■ Goal
Of the lines below, how many hold the string "collection"? Give only the number.

■ Supplied material
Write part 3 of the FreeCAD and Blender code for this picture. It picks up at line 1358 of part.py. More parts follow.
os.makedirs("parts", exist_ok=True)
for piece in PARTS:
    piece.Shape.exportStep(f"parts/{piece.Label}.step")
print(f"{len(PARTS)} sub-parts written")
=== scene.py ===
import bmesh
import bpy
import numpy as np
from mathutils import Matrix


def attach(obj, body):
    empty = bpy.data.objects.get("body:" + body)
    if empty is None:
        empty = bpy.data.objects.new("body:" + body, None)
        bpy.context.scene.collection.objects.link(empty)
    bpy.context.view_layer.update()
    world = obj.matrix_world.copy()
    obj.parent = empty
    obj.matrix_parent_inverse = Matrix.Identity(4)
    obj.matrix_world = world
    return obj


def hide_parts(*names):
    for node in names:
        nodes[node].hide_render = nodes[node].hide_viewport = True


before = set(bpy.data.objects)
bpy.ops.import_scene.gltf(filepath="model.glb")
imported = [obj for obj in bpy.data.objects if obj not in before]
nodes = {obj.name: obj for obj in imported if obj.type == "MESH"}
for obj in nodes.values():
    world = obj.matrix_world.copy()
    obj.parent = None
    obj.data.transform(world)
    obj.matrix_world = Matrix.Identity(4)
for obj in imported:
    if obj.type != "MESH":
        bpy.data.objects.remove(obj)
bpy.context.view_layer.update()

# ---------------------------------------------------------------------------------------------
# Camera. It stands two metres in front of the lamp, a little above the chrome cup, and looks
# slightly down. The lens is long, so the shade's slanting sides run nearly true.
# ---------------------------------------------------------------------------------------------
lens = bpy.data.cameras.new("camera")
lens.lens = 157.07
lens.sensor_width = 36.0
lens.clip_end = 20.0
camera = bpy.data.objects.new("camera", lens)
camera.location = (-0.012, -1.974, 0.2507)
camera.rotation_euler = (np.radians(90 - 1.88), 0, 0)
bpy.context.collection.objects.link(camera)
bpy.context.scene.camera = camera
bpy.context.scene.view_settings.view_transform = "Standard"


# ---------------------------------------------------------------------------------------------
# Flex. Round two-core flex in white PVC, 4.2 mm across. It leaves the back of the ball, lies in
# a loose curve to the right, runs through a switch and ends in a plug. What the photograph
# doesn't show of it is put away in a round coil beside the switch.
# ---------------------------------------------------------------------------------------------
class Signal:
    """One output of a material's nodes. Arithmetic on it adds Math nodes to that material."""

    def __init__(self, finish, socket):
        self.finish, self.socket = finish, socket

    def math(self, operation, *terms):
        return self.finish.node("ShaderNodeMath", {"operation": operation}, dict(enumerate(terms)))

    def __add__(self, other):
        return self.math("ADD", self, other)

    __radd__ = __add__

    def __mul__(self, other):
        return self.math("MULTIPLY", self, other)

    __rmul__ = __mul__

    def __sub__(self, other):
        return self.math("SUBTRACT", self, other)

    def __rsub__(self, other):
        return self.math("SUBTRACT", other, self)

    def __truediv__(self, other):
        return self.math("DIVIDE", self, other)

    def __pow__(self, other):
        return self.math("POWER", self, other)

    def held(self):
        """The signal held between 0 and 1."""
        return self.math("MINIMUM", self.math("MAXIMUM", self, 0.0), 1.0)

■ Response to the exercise
2